■ **The task**
Copy every line, leaving nothing out and adding nothing.

■ **Dataset extract**
________________________________________

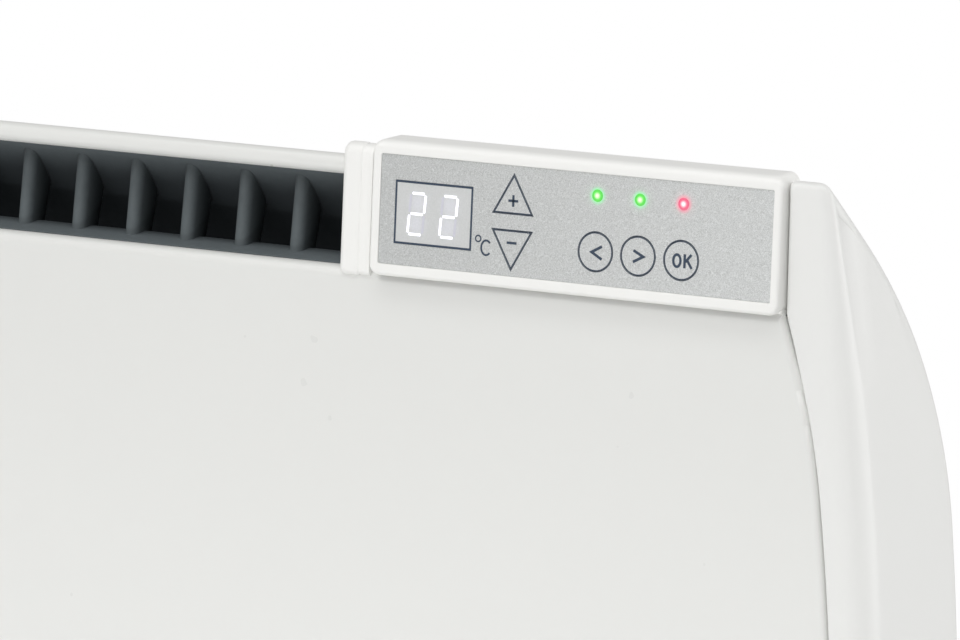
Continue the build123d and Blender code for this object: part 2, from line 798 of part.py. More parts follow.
with BuildPart() as display_window:
    with BuildSketch(face):
        with Locations(display_centre):
            Rectangle(display_size[0] - 2 * display_fit, display_size[1] - 2 * display_fit)
    extrude(amount=-pane_thickness)
save(display_window, "display_window")

segment_face = -(pane_thickness + 0.1)
digit_front = segment_face - segment_thickness
with BuildPart() as digit_display:
    with BuildSketch(face.offset(digit_front)):
        with Locations(display_centre):
            Rectangle(display_body[0], display_body[1])
    extrude(amount=board_front - digit_front)
save(digit_display, "digit_display")

# segment name: end points of its centre line, as shares of the digit's half width and half height
segment_lines = {
    "a": ((-1, 1), (1, 1)),
    "b": ((1, 1), (1, 0)),
    "c": ((1, 0), (1, -1)),
    "d": ((1, -1), (-1, -1)),
    "e": ((-1, -1), (-1, 0)),
    "f": ((-1, 0), (-1, 1)),
    "g": ((-1, 0), (1, 0)),
}


def segment_outline(centre_x, name):
    """One pointed bar of a leaning seven-segment digit."""
    ends = []
    for share_x, share_v in segment_lines[name]:
        ends.append(Vector(share_x * digit_width / 2, share_v * digit_height / 2))
    along = (ends[1] - ends[0]).normalized()
    across = Vector(-along.Y, along.X)
    first = ends[0] + along * segment_joint
    last = ends[1] - along * segment_joint
    half = segment_width / 2
    corners = [
        first,
        first + along * half + across * half,
        last - along * half + across * half,
        last,
        last - along * half - across * half,
        first + along * half - across * half,
    ]
    return [(centre_x + c.X + c.Y * digit_slant, digit_level + c.Y) for c in corners]


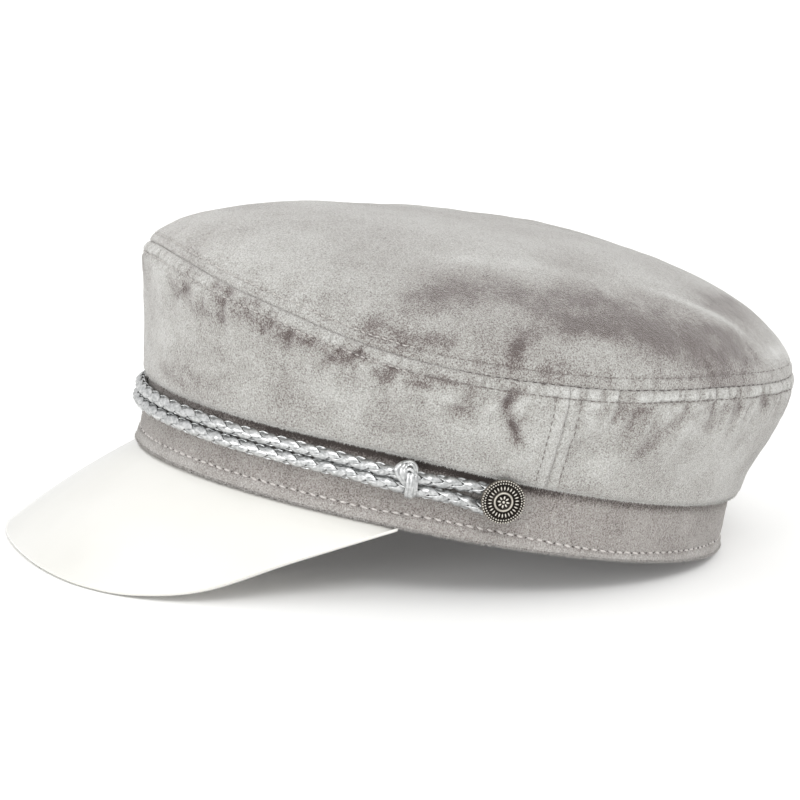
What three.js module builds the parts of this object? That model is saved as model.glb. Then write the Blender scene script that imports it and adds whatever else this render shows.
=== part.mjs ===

________________________________________

■ **Correct output**
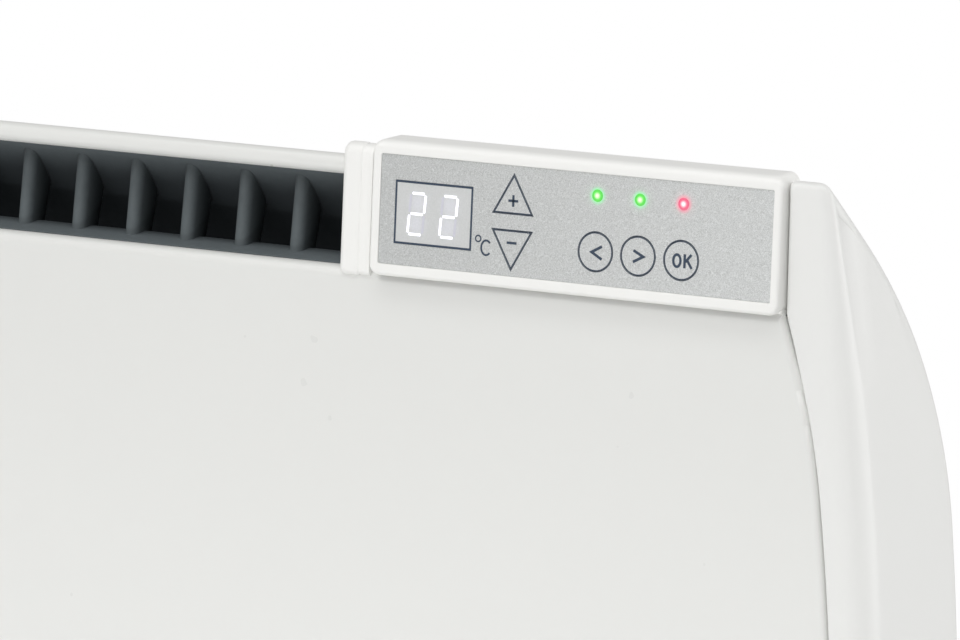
Continue the build123d and Blender code for this object: part 2, from line 798 of part.py. More parts follow.
with BuildPart() as display_window:
    with BuildSketch(face):
        with Locations(display_centre):
            Rectangle(display_size[0] - 2 * display_fit, display_size[1] - 2 * display_fit)
    extrude(amount=-pane_thickness)
save(display_window, "display_window")

segment_face = -(pane_thickness + 0.1)
digit_front = segment_face - segment_thickness
with BuildPart() as digit_display:
    with BuildSketch(face.offset(digit_front)):
        with Locations(display_centre):
            Rectangle(display_body[0], display_body[1])
    extrude(amount=board_front - digit_front)
save(digit_display, "digit_display")

# segment name: end points of its centre line, as shares of the digit's half width and half height
segment_lines = {
    "a": ((-1, 1), (1, 1)),
    "b": ((1, 1), (1, 0)),
    "c": ((1, 0), (1, -1)),
    "d": ((1, -1), (-1, -1)),
    "e": ((-1, -1), (-1, 0)),
    "f": ((-1, 0), (-1, 1)),
    "g": ((-1, 0), (1, 0)),
}


def segment_outline(centre_x, name):
    """One pointed bar of a leaning seven-segment digit."""
    ends = []
    for share_x, share_v in segment_lines[name]:
        ends.append(Vector(share_x * digit_width / 2, share_v * digit_height / 2))
    along = (ends[1] - ends[0]).normalized()
    across = Vector(-along.Y, along.X)
    first = ends[0] + along * segment_joint
    last = ends[1] - along * segment_joint
    half = segment_width / 2
    corners = [
        first,
        first + along * half + across * half,
        last - along * half + across * half,
        last,
        last - along * half - across * half,
        first + along * half - across * half,
    ]
    return [(centre_x + c.X + c.Y * digit_slant, digit_level + c.Y) for c in corners]


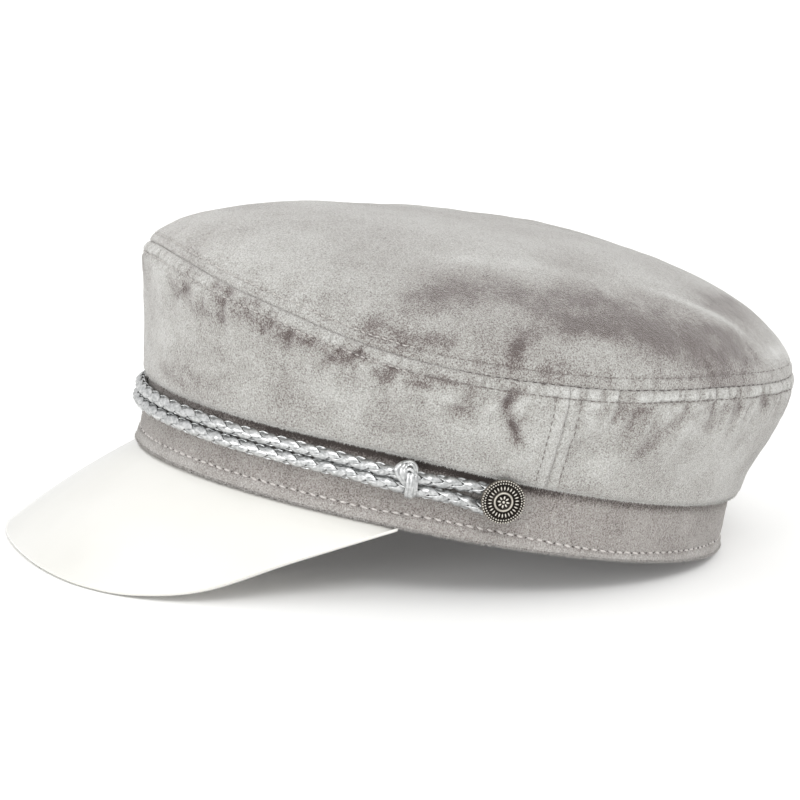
What three.js module builds the parts of this object? That model is saved as model.glb. Then write the Blender scene script that imports it and adds whatever else this render shows.
=== part.mjs ===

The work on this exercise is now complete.